* **Instructions for the task**: Output exactly the span of lines that begins at the line containing "const leftShield = halfOfBreeches(LEFT);" and ends at the line containing "ROW_FAR = 6.0", both lines included.

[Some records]
----

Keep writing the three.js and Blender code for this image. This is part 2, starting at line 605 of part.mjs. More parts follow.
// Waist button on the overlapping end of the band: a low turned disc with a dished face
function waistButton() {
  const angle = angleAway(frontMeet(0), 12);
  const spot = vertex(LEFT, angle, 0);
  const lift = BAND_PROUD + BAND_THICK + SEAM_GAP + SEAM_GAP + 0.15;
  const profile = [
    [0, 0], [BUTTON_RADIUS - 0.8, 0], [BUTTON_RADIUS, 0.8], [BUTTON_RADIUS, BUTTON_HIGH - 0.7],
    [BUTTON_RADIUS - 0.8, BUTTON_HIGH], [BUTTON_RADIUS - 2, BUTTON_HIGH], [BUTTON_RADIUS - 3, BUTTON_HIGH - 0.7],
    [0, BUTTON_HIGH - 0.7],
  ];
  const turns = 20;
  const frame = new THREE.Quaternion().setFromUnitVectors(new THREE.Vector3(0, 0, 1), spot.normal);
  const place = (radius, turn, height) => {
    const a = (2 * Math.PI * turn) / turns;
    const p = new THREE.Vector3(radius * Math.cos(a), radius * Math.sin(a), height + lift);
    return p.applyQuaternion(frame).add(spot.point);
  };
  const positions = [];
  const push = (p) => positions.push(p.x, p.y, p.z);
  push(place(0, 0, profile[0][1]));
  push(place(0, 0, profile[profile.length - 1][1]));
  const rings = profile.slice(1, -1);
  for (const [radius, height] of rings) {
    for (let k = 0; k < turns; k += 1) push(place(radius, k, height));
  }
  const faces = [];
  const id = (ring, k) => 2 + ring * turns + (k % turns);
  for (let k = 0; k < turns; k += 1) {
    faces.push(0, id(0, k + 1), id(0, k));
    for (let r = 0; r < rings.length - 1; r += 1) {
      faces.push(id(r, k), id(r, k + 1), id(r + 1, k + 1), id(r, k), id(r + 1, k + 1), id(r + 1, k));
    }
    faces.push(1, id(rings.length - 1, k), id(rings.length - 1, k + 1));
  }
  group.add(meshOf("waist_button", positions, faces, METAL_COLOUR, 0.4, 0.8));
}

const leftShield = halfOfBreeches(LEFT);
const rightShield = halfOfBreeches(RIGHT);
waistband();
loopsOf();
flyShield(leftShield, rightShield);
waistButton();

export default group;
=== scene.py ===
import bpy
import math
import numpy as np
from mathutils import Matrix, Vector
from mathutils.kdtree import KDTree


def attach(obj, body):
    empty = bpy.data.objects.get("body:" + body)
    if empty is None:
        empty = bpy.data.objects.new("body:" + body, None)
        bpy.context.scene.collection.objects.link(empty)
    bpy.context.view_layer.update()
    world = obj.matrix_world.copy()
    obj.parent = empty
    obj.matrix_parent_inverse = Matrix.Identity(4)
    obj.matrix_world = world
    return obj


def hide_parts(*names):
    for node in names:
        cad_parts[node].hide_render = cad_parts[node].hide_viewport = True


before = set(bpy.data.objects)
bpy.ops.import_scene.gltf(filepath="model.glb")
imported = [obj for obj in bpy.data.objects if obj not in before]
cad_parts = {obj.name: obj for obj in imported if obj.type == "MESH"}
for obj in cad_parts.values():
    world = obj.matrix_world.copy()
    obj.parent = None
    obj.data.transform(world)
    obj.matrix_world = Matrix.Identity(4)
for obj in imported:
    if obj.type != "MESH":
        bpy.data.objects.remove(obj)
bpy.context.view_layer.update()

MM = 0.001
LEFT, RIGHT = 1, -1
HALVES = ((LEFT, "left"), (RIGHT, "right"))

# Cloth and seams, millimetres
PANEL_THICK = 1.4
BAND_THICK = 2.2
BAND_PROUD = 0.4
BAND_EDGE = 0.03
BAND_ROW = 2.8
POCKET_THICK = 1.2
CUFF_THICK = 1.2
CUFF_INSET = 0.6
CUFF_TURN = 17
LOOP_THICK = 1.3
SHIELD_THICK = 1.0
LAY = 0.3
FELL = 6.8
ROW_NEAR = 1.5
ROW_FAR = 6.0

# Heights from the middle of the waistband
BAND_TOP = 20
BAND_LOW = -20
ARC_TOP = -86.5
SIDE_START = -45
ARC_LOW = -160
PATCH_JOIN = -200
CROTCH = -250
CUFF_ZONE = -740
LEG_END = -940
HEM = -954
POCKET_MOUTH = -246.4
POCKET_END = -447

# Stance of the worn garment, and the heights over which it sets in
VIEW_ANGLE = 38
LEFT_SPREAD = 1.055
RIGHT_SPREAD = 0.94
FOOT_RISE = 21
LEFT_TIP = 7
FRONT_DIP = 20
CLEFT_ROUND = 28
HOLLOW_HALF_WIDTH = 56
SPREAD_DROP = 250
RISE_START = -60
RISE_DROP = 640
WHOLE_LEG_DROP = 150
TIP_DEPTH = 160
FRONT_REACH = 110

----

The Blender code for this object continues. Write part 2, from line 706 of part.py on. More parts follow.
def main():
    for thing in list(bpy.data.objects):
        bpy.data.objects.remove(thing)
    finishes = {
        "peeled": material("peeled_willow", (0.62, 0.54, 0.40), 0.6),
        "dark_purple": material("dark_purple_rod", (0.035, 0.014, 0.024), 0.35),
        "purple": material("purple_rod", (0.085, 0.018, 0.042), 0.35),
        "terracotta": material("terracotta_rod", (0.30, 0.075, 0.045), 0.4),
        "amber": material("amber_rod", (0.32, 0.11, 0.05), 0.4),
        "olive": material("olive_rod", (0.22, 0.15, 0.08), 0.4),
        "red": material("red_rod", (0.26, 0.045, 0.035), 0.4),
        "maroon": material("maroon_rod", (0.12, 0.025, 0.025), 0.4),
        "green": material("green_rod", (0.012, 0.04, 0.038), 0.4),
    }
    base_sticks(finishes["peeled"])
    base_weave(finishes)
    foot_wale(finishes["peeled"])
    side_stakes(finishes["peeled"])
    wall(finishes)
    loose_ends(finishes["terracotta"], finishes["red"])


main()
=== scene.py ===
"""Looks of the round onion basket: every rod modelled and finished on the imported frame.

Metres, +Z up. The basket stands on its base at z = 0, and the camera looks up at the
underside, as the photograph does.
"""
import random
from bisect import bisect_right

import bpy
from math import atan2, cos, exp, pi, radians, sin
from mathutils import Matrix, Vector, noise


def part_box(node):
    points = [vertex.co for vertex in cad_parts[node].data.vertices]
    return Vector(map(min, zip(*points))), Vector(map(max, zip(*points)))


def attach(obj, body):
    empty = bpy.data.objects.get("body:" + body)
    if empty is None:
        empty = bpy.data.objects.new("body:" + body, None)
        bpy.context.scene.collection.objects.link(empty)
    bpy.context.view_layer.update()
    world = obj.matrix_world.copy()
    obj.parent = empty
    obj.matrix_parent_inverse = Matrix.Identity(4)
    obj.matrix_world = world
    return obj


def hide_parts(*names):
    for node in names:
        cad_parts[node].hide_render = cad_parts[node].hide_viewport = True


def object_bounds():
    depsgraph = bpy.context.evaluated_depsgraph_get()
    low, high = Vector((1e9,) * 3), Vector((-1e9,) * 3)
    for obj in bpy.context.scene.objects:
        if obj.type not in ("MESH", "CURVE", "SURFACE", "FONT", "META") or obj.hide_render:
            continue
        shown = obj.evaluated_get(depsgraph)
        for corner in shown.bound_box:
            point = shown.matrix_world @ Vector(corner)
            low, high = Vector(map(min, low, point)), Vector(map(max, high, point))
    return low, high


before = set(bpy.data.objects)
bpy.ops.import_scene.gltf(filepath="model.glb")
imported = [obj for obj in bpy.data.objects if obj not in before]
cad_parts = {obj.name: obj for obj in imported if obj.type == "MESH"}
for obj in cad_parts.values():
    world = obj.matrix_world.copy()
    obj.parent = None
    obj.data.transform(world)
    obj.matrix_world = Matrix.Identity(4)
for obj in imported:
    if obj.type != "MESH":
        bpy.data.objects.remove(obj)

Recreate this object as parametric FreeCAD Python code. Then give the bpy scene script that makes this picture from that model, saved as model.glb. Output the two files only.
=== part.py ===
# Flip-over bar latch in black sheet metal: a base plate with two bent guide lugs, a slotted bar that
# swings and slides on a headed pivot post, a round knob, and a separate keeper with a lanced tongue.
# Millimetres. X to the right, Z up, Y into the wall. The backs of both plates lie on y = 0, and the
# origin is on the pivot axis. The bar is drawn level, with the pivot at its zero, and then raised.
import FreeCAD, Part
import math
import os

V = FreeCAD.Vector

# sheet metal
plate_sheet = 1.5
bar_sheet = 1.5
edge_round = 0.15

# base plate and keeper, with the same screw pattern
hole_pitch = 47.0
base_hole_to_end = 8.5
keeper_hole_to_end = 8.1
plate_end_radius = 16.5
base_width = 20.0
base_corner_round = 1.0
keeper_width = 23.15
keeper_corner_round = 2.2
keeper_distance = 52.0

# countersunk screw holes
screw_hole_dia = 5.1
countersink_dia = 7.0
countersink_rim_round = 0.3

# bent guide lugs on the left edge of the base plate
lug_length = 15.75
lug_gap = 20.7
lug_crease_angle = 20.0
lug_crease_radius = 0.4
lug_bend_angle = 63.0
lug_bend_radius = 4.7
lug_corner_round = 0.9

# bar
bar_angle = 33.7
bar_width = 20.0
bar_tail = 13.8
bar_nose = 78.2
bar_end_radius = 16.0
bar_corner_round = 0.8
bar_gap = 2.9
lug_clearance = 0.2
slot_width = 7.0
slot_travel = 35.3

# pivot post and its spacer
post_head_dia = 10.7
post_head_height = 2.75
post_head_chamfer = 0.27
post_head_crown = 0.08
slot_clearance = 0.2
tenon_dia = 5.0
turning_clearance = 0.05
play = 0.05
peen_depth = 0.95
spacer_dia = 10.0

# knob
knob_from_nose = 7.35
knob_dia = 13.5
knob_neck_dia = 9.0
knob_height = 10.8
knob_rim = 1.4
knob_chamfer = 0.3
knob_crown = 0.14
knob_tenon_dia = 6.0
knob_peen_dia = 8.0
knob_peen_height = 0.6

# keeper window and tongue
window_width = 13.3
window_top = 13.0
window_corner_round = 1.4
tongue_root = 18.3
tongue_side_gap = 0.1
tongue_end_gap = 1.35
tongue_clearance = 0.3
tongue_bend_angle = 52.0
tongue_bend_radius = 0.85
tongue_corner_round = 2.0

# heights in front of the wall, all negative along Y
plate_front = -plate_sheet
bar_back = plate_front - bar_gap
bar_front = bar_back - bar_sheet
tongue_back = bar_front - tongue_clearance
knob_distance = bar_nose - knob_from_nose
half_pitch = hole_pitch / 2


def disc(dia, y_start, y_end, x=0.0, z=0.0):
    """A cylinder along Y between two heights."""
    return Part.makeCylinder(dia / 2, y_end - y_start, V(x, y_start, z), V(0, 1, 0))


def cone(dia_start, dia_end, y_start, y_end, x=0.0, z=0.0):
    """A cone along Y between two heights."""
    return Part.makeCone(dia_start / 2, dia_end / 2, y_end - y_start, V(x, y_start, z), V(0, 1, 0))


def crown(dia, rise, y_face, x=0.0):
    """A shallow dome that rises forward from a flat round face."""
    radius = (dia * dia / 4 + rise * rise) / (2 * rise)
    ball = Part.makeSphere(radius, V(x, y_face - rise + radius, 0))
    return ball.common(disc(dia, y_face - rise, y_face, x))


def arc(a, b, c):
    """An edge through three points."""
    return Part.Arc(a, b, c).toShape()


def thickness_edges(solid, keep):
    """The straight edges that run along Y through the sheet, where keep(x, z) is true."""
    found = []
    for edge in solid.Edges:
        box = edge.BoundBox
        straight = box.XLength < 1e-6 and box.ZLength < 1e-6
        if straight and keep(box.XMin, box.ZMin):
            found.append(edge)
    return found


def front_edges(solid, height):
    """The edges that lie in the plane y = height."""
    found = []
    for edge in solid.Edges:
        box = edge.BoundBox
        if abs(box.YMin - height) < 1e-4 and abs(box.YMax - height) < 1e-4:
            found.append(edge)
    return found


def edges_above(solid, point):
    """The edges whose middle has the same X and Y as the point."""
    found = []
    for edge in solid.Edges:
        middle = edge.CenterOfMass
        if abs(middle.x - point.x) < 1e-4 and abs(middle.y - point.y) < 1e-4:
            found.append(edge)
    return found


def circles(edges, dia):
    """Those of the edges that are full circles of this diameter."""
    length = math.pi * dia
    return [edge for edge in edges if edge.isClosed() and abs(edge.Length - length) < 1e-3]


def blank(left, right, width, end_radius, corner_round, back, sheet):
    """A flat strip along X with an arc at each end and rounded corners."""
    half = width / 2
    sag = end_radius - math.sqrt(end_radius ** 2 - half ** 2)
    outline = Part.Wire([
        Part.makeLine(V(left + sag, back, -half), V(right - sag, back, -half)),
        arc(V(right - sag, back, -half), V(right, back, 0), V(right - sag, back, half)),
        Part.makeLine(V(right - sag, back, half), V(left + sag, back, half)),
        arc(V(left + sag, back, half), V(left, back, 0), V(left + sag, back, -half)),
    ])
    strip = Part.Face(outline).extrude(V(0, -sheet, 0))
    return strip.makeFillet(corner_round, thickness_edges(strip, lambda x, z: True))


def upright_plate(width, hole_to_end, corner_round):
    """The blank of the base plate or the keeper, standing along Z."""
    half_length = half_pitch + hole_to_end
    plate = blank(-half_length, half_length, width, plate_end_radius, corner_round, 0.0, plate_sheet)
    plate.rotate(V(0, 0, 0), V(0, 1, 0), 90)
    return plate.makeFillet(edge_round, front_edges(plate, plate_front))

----

* **Reply to the task**:
const leftShield = halfOfBreeches(LEFT);
const rightShield = halfOfBreeches(RIGHT);
waistband();
loopsOf();
flyShield(leftShield, rightShield);
waistButton();

export default group;
=== scene.py ===
import bpy
import math
import numpy as np
from mathutils import Matrix, Vector
from mathutils.kdtree import KDTree


def attach(obj, body):
    empty = bpy.data.objects.get("body:" + body)
    if empty is None:
        empty = bpy.data.objects.new("body:" + body, None)
        bpy.context.scene.collection.objects.link(empty)
    bpy.context.view_layer.update()
    world = obj.matrix_world.copy()
    obj.parent = empty
    obj.matrix_parent_inverse = Matrix.Identity(4)
    obj.matrix_world = world
    return obj


def hide_parts(*names):
    for node in names:
        cad_parts[node].hide_render = cad_parts[node].hide_viewport = True


before = set(bpy.data.objects)
bpy.ops.import_scene.gltf(filepath="model.glb")
imported = [obj for obj in bpy.data.objects if obj not in before]
cad_parts = {obj.name: obj for obj in imported if obj.type == "MESH"}
for obj in cad_parts.values():
    world = obj.matrix_world.copy()
    obj.parent = None
    obj.data.transform(world)
    obj.matrix_world = Matrix.Identity(4)
for obj in imported:
    if obj.type != "MESH":
        bpy.data.objects.remove(obj)
bpy.context.view_layer.update()

MM = 0.001
LEFT, RIGHT = 1, -1
HALVES = ((LEFT, "left"), (RIGHT, "right"))

# Cloth and seams, millimetres
PANEL_THICK = 1.4
BAND_THICK = 2.2
BAND_PROUD = 0.4
BAND_EDGE = 0.03
BAND_ROW = 2.8
POCKET_THICK = 1.2
CUFF_THICK = 1.2
CUFF_INSET = 0.6
CUFF_TURN = 17
LOOP_THICK = 1.3
SHIELD_THICK = 1.0
LAY = 0.3
FELL = 6.8
ROW_NEAR = 1.5
ROW_FAR = 6.0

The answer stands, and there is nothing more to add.